Kommunikationskrise entsteht durch einseitige Positionierung
Mit Abstand analysiert haben wir heute eine zweigeteilte Welt: Die eine Seite sieht und verurteilt Greueltaten der Hamas. Die andere Seite sieht und verurteilt Greueltaten der Israelis. Für Kommunikatoren bei Fridays for Future wäre es ein Leichtes gewesen, sich klug in der öffentlichen Diskussion zu positionieren, denn ihre Unterstützer sitzen vorwiegend in der westlichen und damit Israel-freundlichen Welt. Unabhängig von derart pragmatischen Überlegungen steht es jeder NGO natürlich frei, sich einseitig zu Lasten Israels zu positionieren. Allerdings ist das unklug, denn Umweltschutzorganisationen sind in ihrem Kampf in der David-Rolle, und sie kämpfen gegen den Goliath – die böse Politik und böse Konzerne. Die David-Rolle funktioniert aber nur, wenn vollkommen klar ist, dass David für das Gute kämpft und moralisch vollkommen frei von Zweifeln ist. Sobald diese Bedingung nicht mehr erfüllt ist, erodiert das Fundament einer NGO. Und genau das ist mit Fridays for Future in Deutschland passiert.
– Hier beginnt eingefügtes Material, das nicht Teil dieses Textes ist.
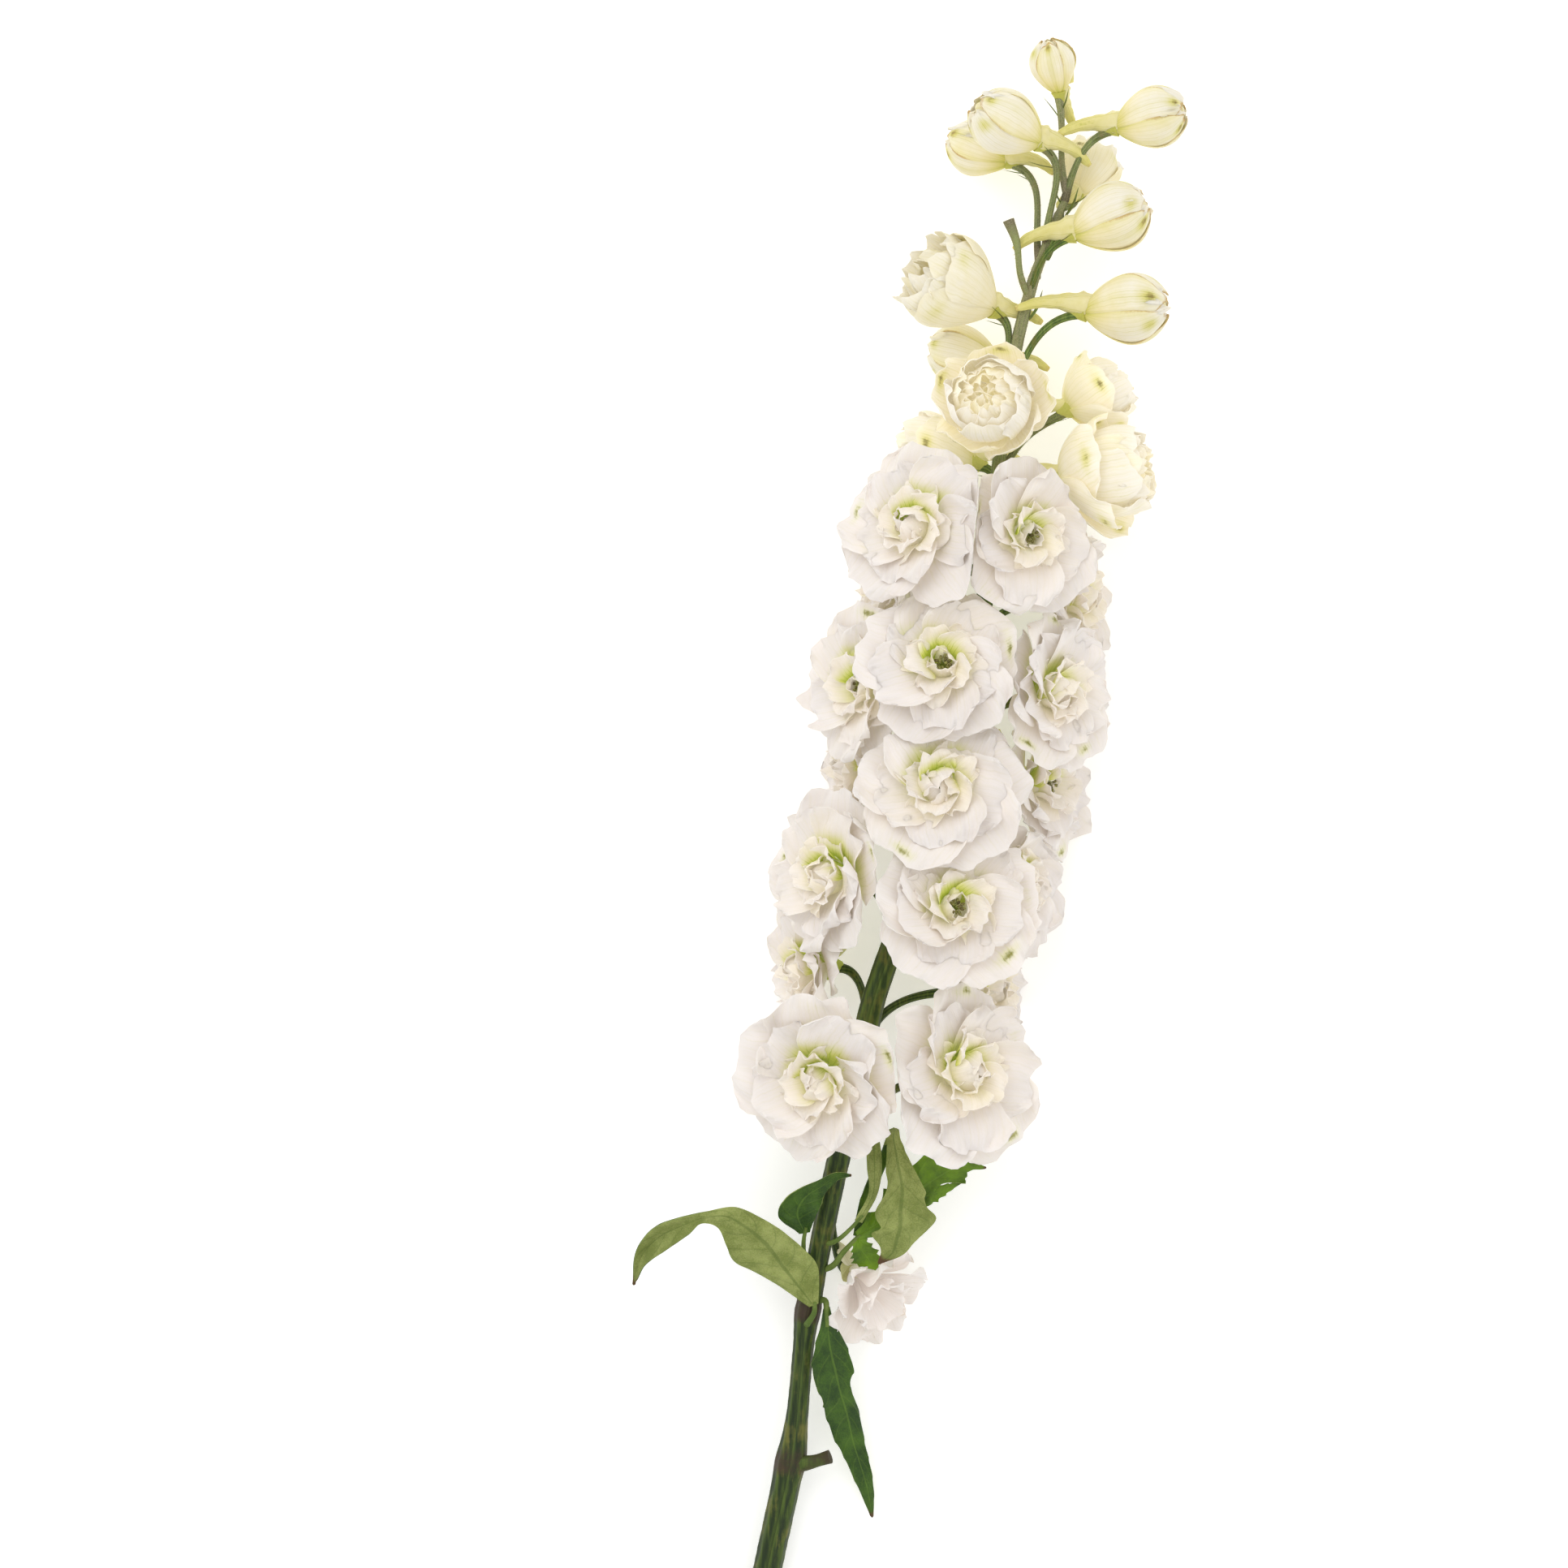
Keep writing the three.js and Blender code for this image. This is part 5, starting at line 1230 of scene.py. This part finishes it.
# %% Rims and midribs
# A blade is a list of rows of nine numbers: three for its left rim, three for its midrib and three for its
# right rim. teeth is how many a rim has in half its length, and deep is their depth, or one for each blade.
# downy is 1 where the downy face lies up. bright and brown are the shares of yellow-green and of brown.
LEAVES = {
    "arched": dict(
        stalk=[[-32.2, -141, 22.7], [-30.7, -138.5, 23.3], [-30.4, -134.5, 23.9]], radius=1,
        teeth=2, deep=0.02, downy=1.0, bright=0.25, brown=0.25,
        blades=[[
            [-32.1, -136.3, 23.6, -30.7, -135.7, 23.9, -29.3, -135.1, 23.7],
            [-40.7, -130.4, 24.2, -35.2, -130, 25.6, -29, -127.7, 26.2],
            [-50, -124.9, 25.5, -41.2, -122.1, 28.4, -30.5, -121.2, 28.6],
            [-56.1, -121.2, 28, -46.3, -115.1, 32.4, -38, -113.7, 31.6],
            [-58.9, -115.6, 32, -52.8, -109.6, 35.8, -46.3, -107.7, 34],
            [-61.6, -110, 35.2, -58.9, -106.3, 37.2, -56.1, -103.5, 35.8],
            [-66, -108.6, 36, -64.9, -106.6, 37, -64, -104.6, 36.6],
            [-71.4, -112.6, 35.6, -73.2, -109.6, 33.8, -75.1, -107.2, 36],
            [-77.9, -117.4, 31.8, -80.6, -113.6, 28.8, -82.5, -110.9, 32],
            [-84.6, -122.4, 25.8, -86, -119.8, 24, -87.6, -117.9, 26],
            [-88.3, -129.2, 18.4, -88.8, -129.6, 18.2, -89.2, -129.1, 18.4],
        ]]),
    "hanging": dict(
        stalk=[[-27, -134.6, 20], [-26.6, -138.5, 20.6], [-26.4, -143, 20.6]], radius=1,
        teeth=5, deep=0.07, downy=0.0, bright=0.1, brown=0.2,
        blades=[[
            [-25.7, -136.4, 20.2, -26.6, -136.8, 20.7, -27.6, -137.2, 20.4],
            [-24.5, -140.7, 20.2, -26.3, -141.4, 20.7, -28.4, -142.2, 20.6],
            [-21.2, -147.2, 18.9, -25.6, -149, 20.4, -30.4, -149.9, 20.8],
            [-17.9, -157.4, 16.6, -23.6, -157.8, 18.2, -30.8, -159.2, 19.6],
            [-18.9, -161.2, 16.4, -22.5, -162.8, 17.4, -28.2, -166.2, 18.4],
            [-16.2, -170.5, 12.8, -19.9, -171.8, 14.2, -27.3, -170.2, 16.4],
            [-14.2, -181.5, 10.2, -18, -180.6, 11.4, -24, -179.9, 12.6],
            [-12.9, -186.6, 8.6, -16.2, -186.4, 9.4, -21.6, -184.4, 10.6],
            [-11.2, -196.4, 5.4, -13.3, -196.4, 6.2, -16.6, -195.4, 7],
            [-11.4, -205.6, 2.6, -11.7, -206.1, 2.7, -12.2, -205.4, 2.8],
        ]]),
    "palmate": dict(
        stalk=[[-24.9, -123.5, 20.5], [-21.4, -119, 23], [-15.8, -113, 24.2]], radius=0.95,
        teeth=3, deep=[0.42, 0.34, 0.34, 0.13], downy=0.0, bright=0.85, brown=0.15,
        blades=[[
            [-17.4, -112.2, 24.6, -16.6, -113.4, 24.3, -15.8, -114.6, 24.6],
            [-15, -109.4, 24.9, -12.8, -111.2, 24.4, -10.8, -113.2, 24.8],
            [-8.6, -101.5, 25, -5, -105.5, 24, -1.5, -109, 24.6],
            [-2, -91, 25.4, 4, -98, 24, 6.5, -103.3, 23.6],
            [6, -88.5, 24.6, 9.6, -94.4, 23.6, 10.4, -96.9, 23.4],
            [14.4, -86.4, 23.6, 14.2, -91.8, 23, 18.9, -95.4, 21.6],
            [20.4, -89.4, 21.8, 19.2, -91.3, 21.6, 18.4, -92.8, 21.4],
            [24.7, -91.4, 19.4, 24.9, -91.8, 19.3, 24.5, -92.1, 19.4],
        ], [
            [-0.8, -100.4, 24, 0.2, -101.8, 24, 1.4, -103, 24.1],
            [6.6, -97.4, 23.5, 7.2, -100, 23.6, 8.2, -102.6, 23.2],
            [11.7, -96.9, 22.6, 12, -98.2, 22.4, 12.4, -99.6, 22],
            [17.3, -95.9, 20.4, 17.5, -96.2, 20.3, 17.2, -96.5, 20.4],
        ], [
            [-15.2, -113, 24.4, -16.6, -114.2, 24.2, -18, -115.4, 24],
            [-13, -115.4, 24.6, -15.6, -117.4, 24.4, -18.4, -118.8, 24.1],
            [-9.8, -119.4, 24.6, -13.2, -120.8, 24.2, -17.6, -122.2, 23.6],
            [-10, -124.3, 22.8, -10.3, -124.8, 22.7, -10.8, -124.6, 22.8],
        ], [
            [-18, -113.2, 24.2, -16.6, -113.6, 24, -15.2, -114, 24.2],
            [-17, -107, 22, -15.3, -107.2, 21.6, -13.6, -107.4, 22],
            [-14.5, -98.5, 18.8, -12.5, -98.5, 18.2, -10.5, -98.5, 18.6],
            [-8.8, -86.5, 17.8, -7, -86, 17.4, -5.2, -86, 17.8],
            [-6.6, -79.6, 22.4, -5, -79, 22.6, -3.4, -79.4, 22.4],
            [-7.2, -83.2, 29, -5, -82.6, 30, -2.8, -83, 29],
            [-7.4, -90, 31, -3.8, -89.8, 33, 0.4, -89.6, 31],
            [-7.6, -98.5, 31.6, -2.4, -98, 34.6, 4.4, -98.6, 32],
            [-10.7, -105.8, 32, -3, -105, 35.4, 5.7, -103.6, 32.4],
            [-9, -110.2, 33.2, -3.2, -109.6, 35.4, 8.4, -107.6, 31.2],
            [-12.2, -112.3, 31.6, -4.2, -114, 34.2, 3, -113.5, 32],
            [-9.4, -116.4, 32.2, -5.2, -117.6, 33, -1, -118.2, 32],
            [-10.2, -121.6, 31, -9.8, -122, 31, -9.2, -121.7, 31],
        ]]),
    "curled": dict(
        stalk=[[-33.5, -119.5, 21.5], [-34, -115.5, 24], [-33.2, -110.5, 26.4]], radius=0.8,
        teeth=2, deep=0.03, downy=0.1, bright=0.2, brown=0.1,
        blades=[[
            [-35.4, -112.6, 25.4, -33.7, -112.4, 25.5, -32, -112, 25.4],
            [-42.2, -106.5, 29.5, -36, -105.5, 27.8, -30.2, -107, 29.4],
            [-39.5, -100.5, 31.5, -33.5, -100.6, 29.8, -28.4, -102.8, 30.6],
            [-29.8, -95.4, 32, -28.4, -97.2, 31.2, -26.8, -99, 31.6],
            [-23.2, -92.6, 31.8, -22.8, -93.6, 31.4, -22.4, -94.8, 31.6],
            [-18.8, -93.2, 30, -18.7, -93.6, 30, -18.8, -94, 30],
        ]]),
    "strip": dict(
        stalk=[[-23.6, -115, 25.2], [-19, -111, 27.6], [-15, -106.5, 28.6]], radius=0.75,
        teeth=1, deep=0.02, downy=0.7, bright=0.4, brown=0.25,
        blades=[[
            [-17.6, -108.2, 28.2, -16.4, -108.6, 28.3, -15.2, -109, 28.2],
            [-12.9, -98.6, 28.6, -11.6, -99, 29.4, -10.4, -99.4, 28.6],
            [-13.4, -91, 28, -11.2, -91.4, 29.5, -8.9, -91.8, 28.5],
            [-13.6, -84, 26.5, -11.4, -84, 28, -9.6, -84, 27],
            [-11.9, -78, 25.5, -11.5, -77.6, 25.6, -11.1, -78, 25.5],
        ]]),
}
print("blades of each leaf:", {name: len(leaf["blades"]) for name, leaf in LEAVES.items()})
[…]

Die deutsche Sektion tut sich wahnsinnig schwer, mit dieser Situation umzugehen, denn das Abgrenzen gegen Antisemitismus heißt gleichzeitig, sich von der Gallionsfigur Greta Thunberg zu distanzieren. Das ist schwer vorstellbar.
Neutrale Positionierung kann ein Ausweg sein
Kommunikatorinnen und Kommunikatoren aus internationalen Konzernen können sich wahrscheinlich gut in die Situation von Fridays for Future hineinversetzen, denn sie haben typischerweise Geschäftsverbindungen in alle Teile der Welt und können es sich kaum erlauben, sich eindeutig zu Gunsten von Israel oder Hamas zu positionieren. Hier sieht man oftmals die Lösung in einer neutralen Positionierung: Es wird gefordert, Wege zu suchen, um die kriegerischen Handlungen und das Leid in der Zivilbevölkerung zu beenden. Diese salomonische Formel wäre auch für Fridays for Future tragbar gewesen.
Diese Überlegungen führen zu einer harten Frage: Haben wir nicht die moralische Verpflichtung, uns klar zu positionieren und für unsere Werte einzustehen? Weltweit. Ohne Rücksicht auf geschäftliche Interessen. Diese Debatte führt zu sehr weitreichenden Konsequenzen und mitunter zu schwer abwägbaren Folgen. Die westliche Welt müsste viele wirtschaftliche Verbindungen in der globalen Wirtschaft kappen. Das würde zu sehr großen Schäden und zur Verarmung von Menschen führen, auch in der westlichen Welt. Strenge Moralisten würden hier wahrscheinlich sagen, dass das ein Preis sei, den wir dann eben zahlen müssen. Gleichzeitig würden wir jedoch auch positive Veränderungen in aufsteigenden Wirtschaftsregionen abbinden, die zu besseren Lebensbedingungen führen. In diesem Spannungsfeld müssen Unternehmen, Institutionen und Organisationen ihren Weg finden. Regulatorische Vorschriften lösen einen Teil der Fragen, der andere Teil ist eine schwierige Abwägungsfrage, die sich zum Teil dadurch lösen lässt, dass moralisch fragwürdige Geschäfte getätigt werden, aber in einer verantwortungsvollen Form, die den Menschen in den Regionen mehr hilft als schadet.